Merkel afhankelijk van verkiezingen deelstaten
HAMBURG – De deelstaatverkiezingen in Hamburg vormen zondag de aftrap voor wat de Duitsers een ”superverkiezingsjaar” noemen. Binnen zeven maanden wordt in zeven van de zestien Duitse deelstaten een nieuw parlement gekozen. Nu al staat vast dat regeren voor bondskanselier Merkel moeilijker wordt.
Voor morgen, wanneer Hamburg een nieuw parlement kiest, zijn de verhoudingen duidelijk. De sociaaldemocraten zullen dik winnen, onder leiding van de voormalige minister van Werkgelegenheid Olaf Schulzl. Misschien krijgen ze zelfs de absolute meerderheid. De CDU verliest van de ruim 42 procent waarschijnlijk bijna de helft.
Toch waren alle politieke kopstukken, onder wie bondskanselier Merkel en de leider van de liberalen, minister van Buitenlandse Zaken Guido Westerwelle, de afgelopen dagen nadrukkelijk aanwezig in Hamburg.
Voor de regering van christen-democraten en liberalen staat er veel op het spel. De deelstaten bepalen –net als in Nederland– de verhoudingen in de Eerste Kamer, in Duitsland de Bondsraad genoemd. En daar ziet het er niet rooskleurig uit voor Merkel en haar liberale coalitiepartner, Westerwelle.
Weliswaar heeft de coalitie nu al een minderheid in de Bondsraad. Dat is ook geen uitzondering voor Duitse kabinetten. Maar momenteel er staan maar liefst 16 van de 34 zetels in de Bondsraad op de tocht. In totaal telt de Duitse Eerste Kamer 69 leden. Op alle gebieden die de deelstaten betreffen, waaronder belastingwetgeving, heeft de Bondsraad een vetorecht.
Anders dan bij de Nederlandse Statenverkiezingen speelt de regionale politiek bij de deelstaatverkiezingen een belangrijke rol. Veel zaken –zoals bijvoorbeeld onderwijs– worden op deelstaatniveau geregeld. In Hamburg leidden besluiten rond de bouw van een kolencentrale, de uitdieping van de Elbe en de hervorming van het schoolsysteem tot heftige discussies.
Met die Bondsraad moet Merkel nu al terdege rekening houden. Sinds maanden proberen regering en oppositie het eens te worden over een nieuwe regeling voor sociale uitkeringen.
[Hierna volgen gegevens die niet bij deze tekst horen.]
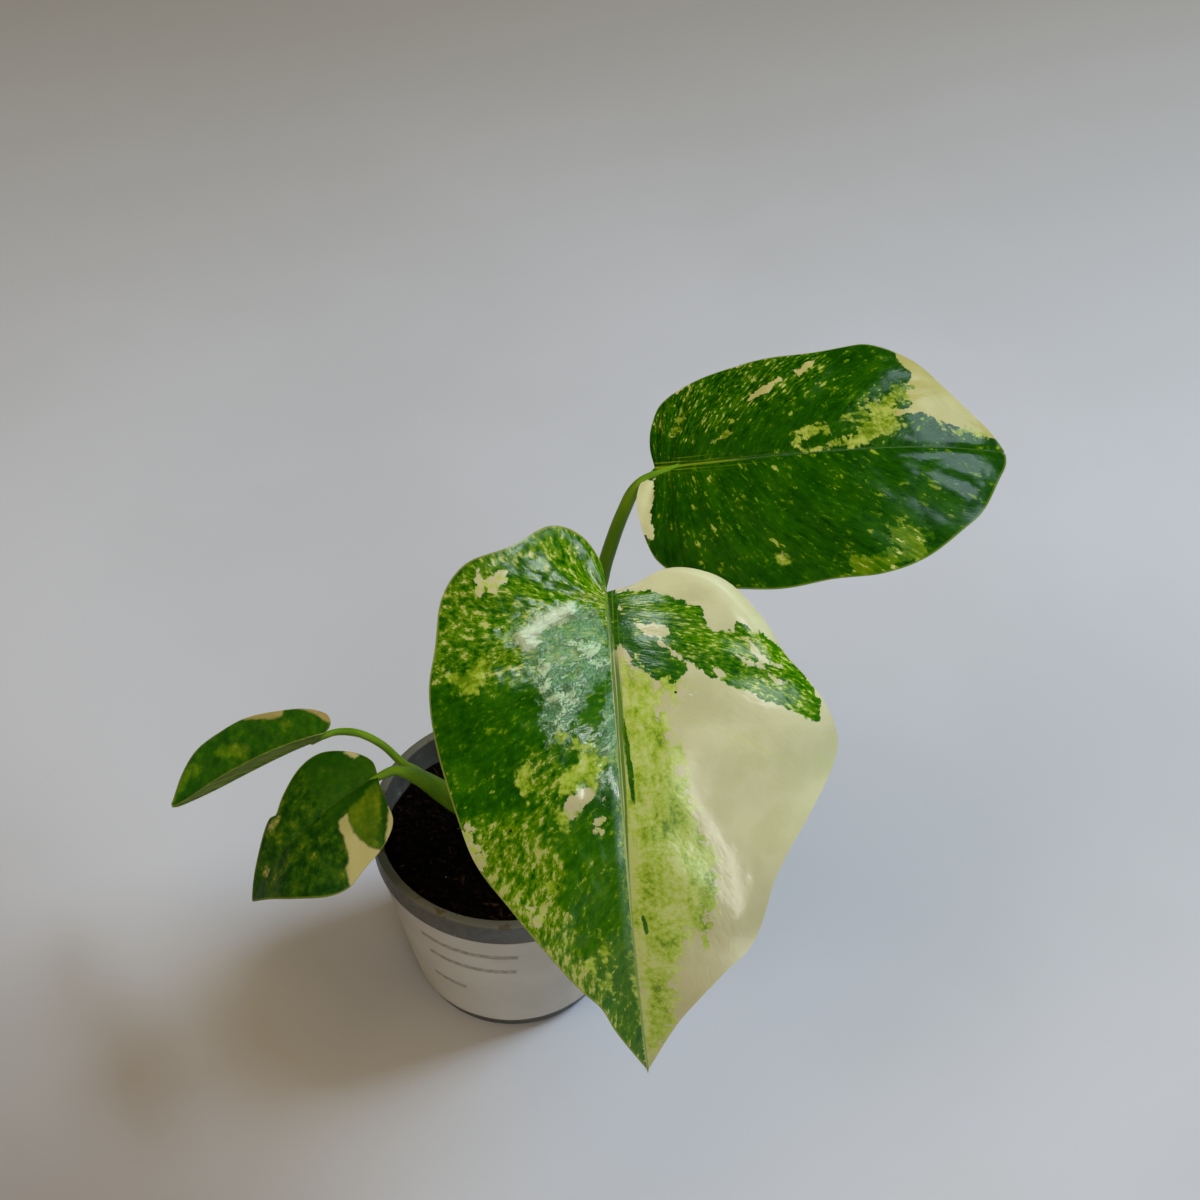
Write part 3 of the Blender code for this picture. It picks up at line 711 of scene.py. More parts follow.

Maar gesterkt door de prognoses houdt de oppositionele SPD echter voet bij stuk bij de onderhandelingen, die uiteindelijk maar over een paar euro gaan.
De uitslagen op deelstaatniveau zijn ook een belangrijk symbolisch signaal in de richting van de nationale politiek. In de aanloop naar de verkiezingen in Baden-Württemberg op 27 maart trekken politieke analisten graag een vergelijking met het einde van de rood-groene regering van Gerhard Schröder in 2005.
Voor Schröder vormden de verloren verkiezingen in de grootste deelstaat, Noord-Rijnland-Westfalen, de aanleiding om zijn aangeslagen regering te ontbinden, omdat hij de uitslag als een motie van wantrouwen zag.
Niet voor niets nam kanselier Merkel bij het partijcongres in januari vooral de Groenen op de korrel.
Al maanden protesteren burgers uit alle bevolkingslagen tegen het miljarden kostende stationsproject ”Stuttgart 21” in Baden-Württemberg, dat de CDU volgens de demonstranten op regenteske wijze probeert door te zetten. Vooral de Groenen, die tegen zijn, profiteren ervan.
Merkel stelt zich echter openlijk achter de nieuwbouw en werpt de Groenen voor de voeten vooral een tegenpartij te zijn. „De deelstaatverkiezing is geen referendum over Stuttgart 21”, aldus Merkel.
Mochten de Groenen met de SPD de meerderheid behalen en de nieuwe minister-president verkrijgen, dan zou dit groot nieuws zijn. Baden-Württemberg wordt sinds 1953 door de CDU geleid.
Of Merkel net als Schröder de vertrouwensvraag zal stellen, durft niemand te voorspellen. Landelijk gezien heeft haar partij nog genoeg rugdekking. Maar met haar coalitiepartner, de liberale FDP, gaat het veel slechter.
Voor die partij is het letterlijk erop of eronder. In Hamburg hopen de liberalen voor het eerst sinds 2004 weer boven de kiesdrempel van 5 procent uit te komen, wat allerminst zeker is. En ook in Baden-Württemberg is een herverkiezing in het parlement geen uitgemaakte zaak.
Mochten de liberalen de komende maanden echter over enkele verkiezingsdrempels struikelen, dan gaan waarnemers ervan uit dat FDP-leider Westerwelle in ieder geval zijn partijleiderschap zal moeten opgeven.